By establishing a common configuration, rather than hundreds of costly, locally created configurations, the FDCC helps the Federal Government improve security, reduce costs and application compatibility issues, while enabling agility in the deployment of new updates and patches.
While the need for compliance is clear, how to go about the implementation and maintenance is not. Over the coming posts, I will provide an overview of the FDCC mandate, the challenges associated with implementation and maintaining compliance, and recommended solutions.
Check back soon.
Has NIST started to look at configuring FDCC on Windows 7 yet? It would be great if agencies could get a head start on testing it since most want to skip XP and the RC is May 5th.
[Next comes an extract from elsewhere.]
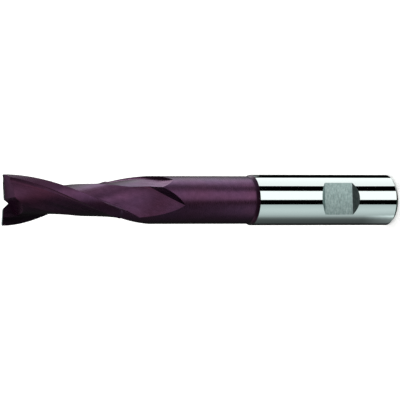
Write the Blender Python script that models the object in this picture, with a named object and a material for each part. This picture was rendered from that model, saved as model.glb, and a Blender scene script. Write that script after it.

From my research I have not found any work on applying FDCC to Windows 7. Since Windows 7 is mostly based on Vista SP2 core, I would assume the Vista FDCC settings would apply to Windows 7. But since Windows 7 is still in release candidate stage and Microsoft might make changes before release, I would expect you won’t see FDCC requirements until Windows 7 goes into general release. If you want to test in Windows 7 I would try the Vista FDCC settings for preliminary testing.
Vista was officially released in December 2006 and I did not see FDCC requirements on NIST until mid 2007. Based on that you should probably expect FDCC settings for Windows 7 in early 2010.